The United Nations, which is having to confront sexual abuse and exploitation within its own ranks, has published a “Glossary on Sexual Exploitation and Abuse” for anyone who is not clear what that means. It states:
“‘Sexual exploitation’ is a broad term, which includes a number of acts…including ‘transactional sex’”.
Transactional sex is defined as:
“The exchange of money, employment, goods or services for sex”.
Offering someone money—or drugs, food or a place to stay—in exchange for them performing sex acts is abusive and exploitative. It is never acceptable. The aim of our law must be to end commercial sexual exploitation, not to “manage” it, not to regulate where it happens, not simply to pick up the pieces and not to prevent only the most heinous acts. Our responsibility as lawmakers is clear: it is to end sexual exploitation. And to end sexual exploitation, we have to end the demand.
How to combat demand is not a big mystery. As with any other form of violence against women, it starts with the law sending a clear signal that exploiting someone by paying them for sex is never acceptable, and that those who do will be held to account. We have to shift the burden of criminality away from women who are exploited in the sex trade and place it where it belongs: on those who create the demand. The end-demand approach is often referred to as the Nordic model or the sex buyer law. This three-pronged strategy involves criminalising paying for sex, decriminalising selling sex, and providing support and exiting services for people exploited through the sex trade.
France, the Republic of Ireland, Northern Ireland, Iceland and Norway have all adopted end-demand legislation. The first country to do it—this is important—was Sweden, which in 1999 criminalised paying for sex and decriminalised selling it as part of a Government Bill to tackle violence against women. Mia de Faoite, a survivor of prostitution, has said of Sweden’s decision to introduce the law:
“Prostitution is, was and always will be an absolute affront to human dignity and I know that because I have lived and witnessed it. Sweden didn’t do a radical thing or a controversial thing. Sweden just did the right thing in the name of freedom, justice and equality.

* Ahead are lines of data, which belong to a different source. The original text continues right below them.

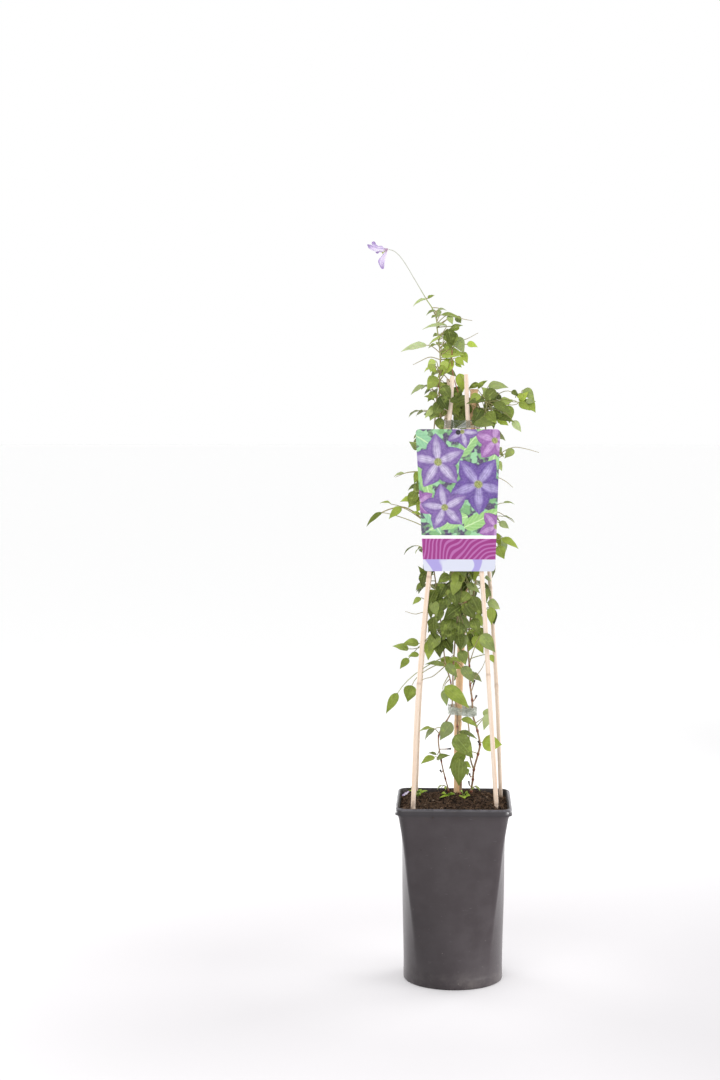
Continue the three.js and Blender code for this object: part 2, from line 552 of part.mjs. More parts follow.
// three leaflets on one forked stalk
function forkedLeaf([middle, left, right]) {
  const mesh = { points: [], triangles: [] };
  const [root, bend] = middle.stalk;
  const back = unit(sub(root, bend));
  const heading = unit(sub(bend, root));
  const upper = bladeAndBend(mesh, middle);
  const far = joinRings(mesh, upper, stalkRing(mesh, middle.frame, add(left.root, back, -FORK), heading));
  const near = stalkRing(mesh, middle.frame, add(left.root, back, FORK), heading);
  joinRings(mesh, far, near, [0, 2]);
  stalkEnd(mesh, middle, near);
  joinRings(mesh, bladeAndBend(mesh, left), [far[1], near[1], near[2], far[2]]);
  joinRings(mesh, bladeAndBend(mesh, right), [near[0], far[0], far[3], near[3]]);
  return geometry(mesh.points, mesh.triangles);
}

// stalks that grow near one joint start at different heights above it
function stalkRoot(stem, joint, index) {
  const from = stem.joints[joint];
  const next = stem.joints[Math.min(joint + 1, stem.joints.length - 1)];
  return add(from, sub(next, from), (index * GOLDEN) % 1 * ROOT_SPREAD);
}

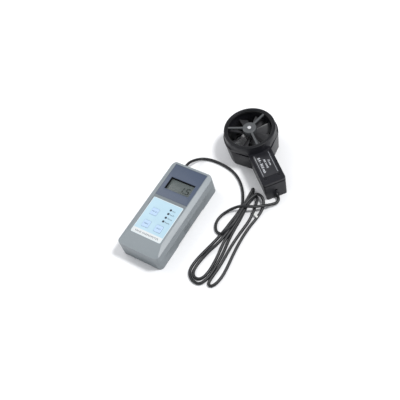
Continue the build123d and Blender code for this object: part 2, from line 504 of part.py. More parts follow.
# ---------------------------------------------------------------- cable
def cable(name, start, route):
    """tube of straight runs joined by tangent arcs, as large as the runs allow"""
    points = [Vector(*p) for p in [start] + route]
    runs = [b - a for a, b in zip(points, points[1:])]
    radii = []
    for before, after in zip(runs, runs[1:]):
        half_turn = math.radians(before.get_angle(after)) / 2
        radii.append(ARC_SHARE * min(before.length, after.length) / math.tan(half_turn))
    path = FilletPolyline(*points, radius=radii)
    section = Plane(origin=points[0], z_dir=runs[0]) * Circle(CABLE_R)
    tube = sweep(section, path=path)
    print(name, "length", round(path.length, 1), "volume ratio",
          round(tube.volume / (math.pi * CABLE_R ** 2 * path.length), 4),
          "radii", [round(r, 1) for r in radii])
    return tube


meter_end = (METER_X + METER_EXIT_X, METER_Y + CASE_L / 2 + 0.05 + GROMMET_OUT, SEAM_Z)
turn = math.radians(PROBE_TURN)
probe_reach = HANDLE_END_X + 0.05 + GROMMET_OUT
probe_end = (PROBE_X + probe_reach * math.cos(turn), PROBE_Y + probe_reach * math.sin(turn), PROBE_EXIT_Z)
parts["cable_meter_run"] = cable("cable_meter_run", meter_end, METER_ROUTE)
parts["cable_probe_run"] = cable("cable_probe_run", probe_end, PROBE_ROUTE)


def outline_face(points, radius):
    outline = Polygon(*points, align=None)
    return fillet(outline.vertices(), radius)


hank = extrude(outline_face(HANK_OUTLINE, HANK_R), HANK_H)
hank += extrude(outline_face(HANK_RIDGE, HANK_RIDGE_R), HANK_RIDGE_H)
parts["cable_hank"] = hank
tie_x, tie_y = TIE_AT
tie = block(0, 0, HANK_H, *TIE_SIZE)
parts["hank_tie"] = Pos(tie_x, tie_y, 0) * Rot(0, 0, TIE_TURN) * tie

# ---------------------------------------------------------------- export
os.makedirs("parts", exist_ok=True)
for name, shape in parts.items():
    export_step(shape, f"parts/{name}.step")
print(len(parts), "nodes")
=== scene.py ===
"""Vane anemometer: a grey meter, a black vane probe and the long cable that joins them.

Shapes are modelled in millimetres in the meter's or the probe's own frame and then put in place.
The meter's frame has its display end towards +Y. The probe's has its handle along +X.
"""
import math

import bmesh
import bpy
from mathutils import Matrix, Vector


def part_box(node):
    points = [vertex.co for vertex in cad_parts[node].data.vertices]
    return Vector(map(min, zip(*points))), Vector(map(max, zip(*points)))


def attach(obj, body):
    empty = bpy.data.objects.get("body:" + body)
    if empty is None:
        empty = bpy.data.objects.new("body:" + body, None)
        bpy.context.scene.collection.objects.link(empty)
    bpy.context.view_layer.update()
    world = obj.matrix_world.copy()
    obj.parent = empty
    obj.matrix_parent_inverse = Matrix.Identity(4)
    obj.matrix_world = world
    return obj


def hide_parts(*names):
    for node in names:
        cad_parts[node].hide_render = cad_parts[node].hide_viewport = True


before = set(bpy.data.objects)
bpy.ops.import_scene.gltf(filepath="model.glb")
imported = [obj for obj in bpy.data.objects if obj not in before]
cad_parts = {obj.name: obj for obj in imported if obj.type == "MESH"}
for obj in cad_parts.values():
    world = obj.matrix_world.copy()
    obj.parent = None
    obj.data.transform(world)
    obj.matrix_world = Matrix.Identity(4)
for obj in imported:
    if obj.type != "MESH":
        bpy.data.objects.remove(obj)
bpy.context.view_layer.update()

MM = 0.001


# ---------------- where things are, from the frame
def middle(node):
    low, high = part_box(node)
    return (low + high) / 2


def half_size(node):
    low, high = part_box(node)
    return (high - low) / 2 / MM


def local_box(node):
    """lowest and highest corner of a node of the meter, in the meter's frame, in millimetres"""
    return [(corner - METER_AT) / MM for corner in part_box(node)]


METER_AT = middle("front_case") * Vector((1, 1, 0))
PROBE_AT = middle("vane_axle") * Vector((1, 1, 0))
HANDLE_WAY = (middle("probe_grommet") - PROBE_AT).to_2d()
PROBE_TURN = math.atan2(HANDLE_WAY.y, HANDLE_WAY.x)
TO_METER = Matrix.Translation(METER_AT) @ Matrix.Scale(MM, 4)
TO_PROBE = Matrix.Translation(PROBE_AT) @ Matrix.Rotation(PROBE_TURN, 4, "Z") @ Matrix.Scale(MM, 4)

HALF_W, HALF_L, _ = half_size("front_case")
CASE_LOW, CASE_HIGH = local_box("front_case")
SEAM_TOP, CROWN = CASE_LOW.z, CASE_HIGH.z
SEAM_FOOT = SEAM_TOP - 0.3
PANEL_LOW, PANEL_HIGH = local_box("display_panel")
PAD_LOW, PAD_HIGH = local_box("keypad_overlay")
GLASS_LOW, GLASS_HIGH = local_box("lcd_glass")
BOARD_LOW, BOARD_HIGH = local_box("main_board")
COVER_LOW, COVER_HIGH = local_box("battery_cover")
BATTERY_LOW, BATTERY_HIGH = local_box("battery")
KEY_NODES = ("hold_key", "max_min_key", "unit_key")

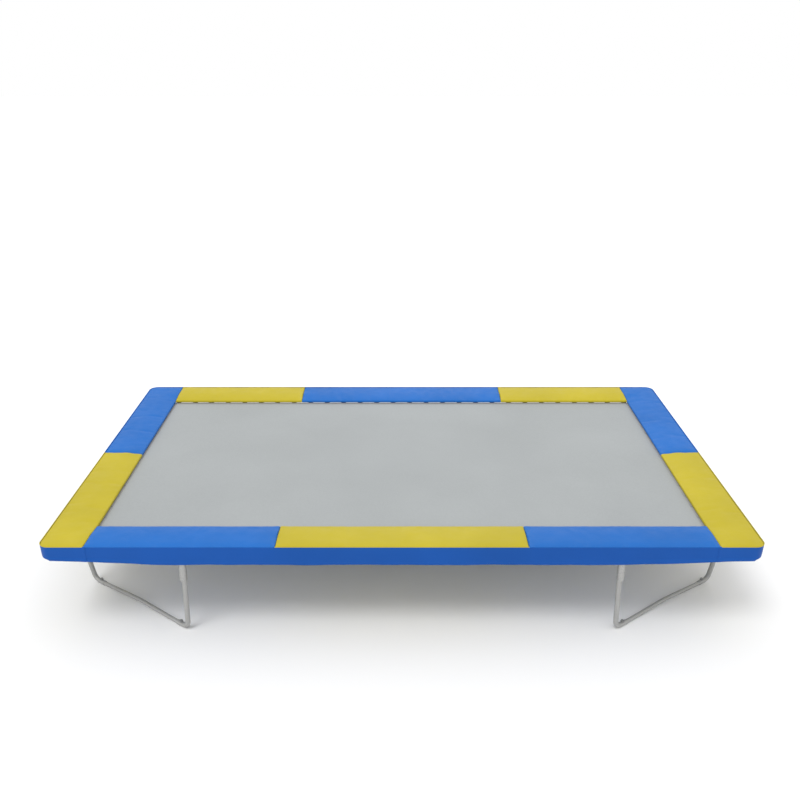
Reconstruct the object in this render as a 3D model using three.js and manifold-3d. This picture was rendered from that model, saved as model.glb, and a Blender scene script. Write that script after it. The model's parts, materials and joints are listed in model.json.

Colleagues will speak about the clear and substantial evidence that end-demand legislation works, in Sweden and elsewhere. However, I want to make this point, to the Minister and to the Government: if neighbouring countries are adopting legislation that makes it harder for people to be trafficked and sexually exploited, we run the risk that it will become easier to do that in England and Wales—on our streets and behind closed doors in every community we represent—because there is such a clear basis on which money can be made. We cannot divorce ourselves from what is happening in this great move across much of western Europe.
It is sometimes claimed that making paying for sex a criminal offence would drive prostitution “underground” and make it inherently unsafe. First, it is not possible to make sexual exploitation safe. The moment the money goes on the side or the counter, someone is buying consent and that sex buyer believes that they have an absolute right or entitlement. Secondly, as a recent European Commission study on trafficking points out about that policy, there is
“a logical fallacy at its heart since some level of visibility is required.”
In other words, if I can leave this room today and purchase sex by finding someone’s details online, so can the police. If sex buyers can locate women in prostitution, so can the police and support services.
To quote Detective Superintendent Kajsa Wahlberg, Sweden’s national rapporteur on trafficking in human beings,
“prostitution activities are not and cannot be pushed underground. The profit of traffickers, procurers and other prostitution operators is obviously dependent on that men easily can access women who they wish to purchase for prostitution purposes. If law enforcement agencies want to find out where prostitution activities takes place, the police can.”
In Sweden they have been doing that for nearly 20 years. We can look at the evidence of what has happened in that country.
The second myth I want to address is that by fully decriminalising the sex trade—an argument advocated by some—including brothel-keeping and pimping, women are made safer. That could not be further from the truth. It legitimises and fuels demand. Demand is met by significantly increased levels of trafficking. A cross-sectional analysis of up to 150 countries found that trafficking flows are larger into countries where prostitution is legal. That seems logical. Similarly, an analysis of European countries found that sex trafficking was most prevalent in nations with legalised prostitution regimes. The researchers suggested that
“slacker prostitution laws make it more profitable to traffic persons to a country.”
Take the Netherlands, for example. Third-party profiteering was decriminalised there in 2000. Seven years later, the national police force estimated that between 50% and 90% of women in the country’s legal prostitution trade “work involuntarily”. An evaluation of the law in 2007, commissioned by the Dutch Parliament, found that pimping was still “a very common phenomenon” that
“does not seem to have decreased.”
Fieldwork researchers reported that a “great majority” of women in Amsterdam’s infamous window brothels,
“works with a so-called boyfriend or pimp.”
Let me makes this point: there are few women directly involved in selling sex who profit from it. There is undoubtedly a huge supply of money, estimated by some to be £5 billion or £6 billion of our economy, but that money is not finding its way into the pockets of women who are exploited through this trade; it ends up in the pockets of pimps, exploiters and those who benefit from trafficking.